Daniel Keyes

Daniel Keyes
Born (1927-08-09)August 9, 1927
Brooklyn, New York
Died June 15, 2014(2014-06-15) (aged 86)
Boca Raton, Florida
Occupation Fiction writer
Nationality American
Alma mater New York University, Brooklyn College
Period 1952–2014
Genre Science fiction
Notable works Flowers for Algernon (1959)
The Minds of Billy Milligan (1981)
Notable awards Hugo Award (1960)
Nebula Award (1966)
Kurd Lasswitz Award (1986)
Seiun Award (1993)
Locus Award (1998)
Spouse Aurea Georgina Vazquez
Children 2 daughters

Daniel Keyes (August 9, 1927 – June 15, 2014) was an American writer best known for his Hugo award-winning short story and Nebula award-winning novel Flowers for Algernon. Keyes was given the Author Emeritus honor by the Science Fiction and Fantasy Writers of America in 2000.[1]


Early life and career

Keyes was born in New York City, New York.[2] He attended New York University briefly before joining the United States Maritime Service at 17, working as a ship's purser on oil tankers.[2] Afterward he returned to New York and in 1950 received a bachelor's degree in psychology from Brooklyn College.[2]

A month after graduation, Keyes joined publisher Martin Goodman's magazine company, Magazine Management.[2] He eventually became editor of their pulp magazine Marvel Science Stories (cover-dated Nov. 1950 – May 1952) after editor Robert O. Erisman,[3] and began writing for the company's comic-book lines Atlas Comics, the 1950s precursors of Marvel Comics. After Goodman ceased publishing pulps in favor of paperback books and men's adventure magazines, Keyes became an associate editor of Atlas[1] under editor-in-chief and art director Stan Lee. Circa 1952, Keyes was one of several staff writers, officially titled editors, who wrote for such horror and science fiction comics as Journey into Unknown Worlds, for which Keyes wrote two stories with artist Basil Wolverton.[4]

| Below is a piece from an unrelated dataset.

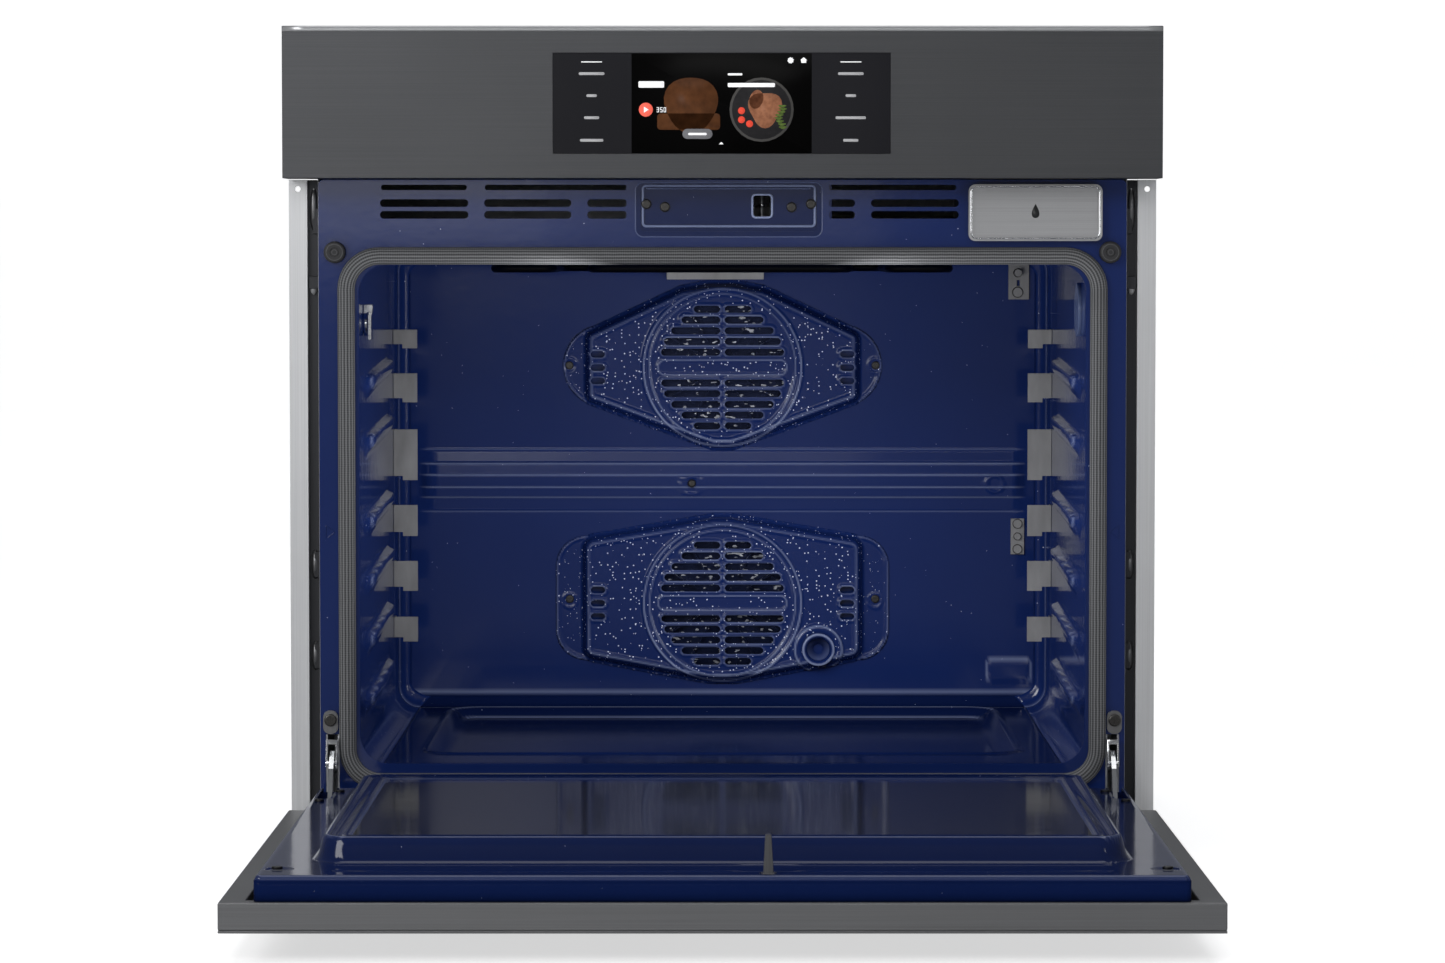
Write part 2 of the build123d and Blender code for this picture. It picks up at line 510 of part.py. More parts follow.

As Keyes recalled, Goodman offered him a job under Lee after Marvel Science Stories ceased publication:

Since my $17.25-a-month rent was almost due, I accepted what I considered a detour on my journey toward a literary career. Stan Lee ... let his editors deal with the scriptwriters, cartoonists, and lettering crew. Writers turned in plot synopses, Stan read them, and as a matter of course, would accept one or two from each of the regulars he referred to as his "stable." As one of his front men, I would pass along comments and criticism. ... Because of my experience editing Marvel and because I'd sold a few science fiction stories by then, Stan allowed me to specialize in the horror, fantasy, suspense, and science fiction comic books. Naturally, I began submitting story ideas, getting freelance assignment, and supplementing my salary by writing scripts on my own time.[5]

One story idea Keyes wrote but did not submit to Lee was called "Brainstorm", the paragraph-long synopsis that would evolve into Flowers for Algernon. It begins: "The first guy in the test to raise the I.Q. from a low normal 90 to genius level ... He goes through the experience and then is thrown back to what was." Keyes recalled, "[S]omething told me it should be more than a comic book script."[5]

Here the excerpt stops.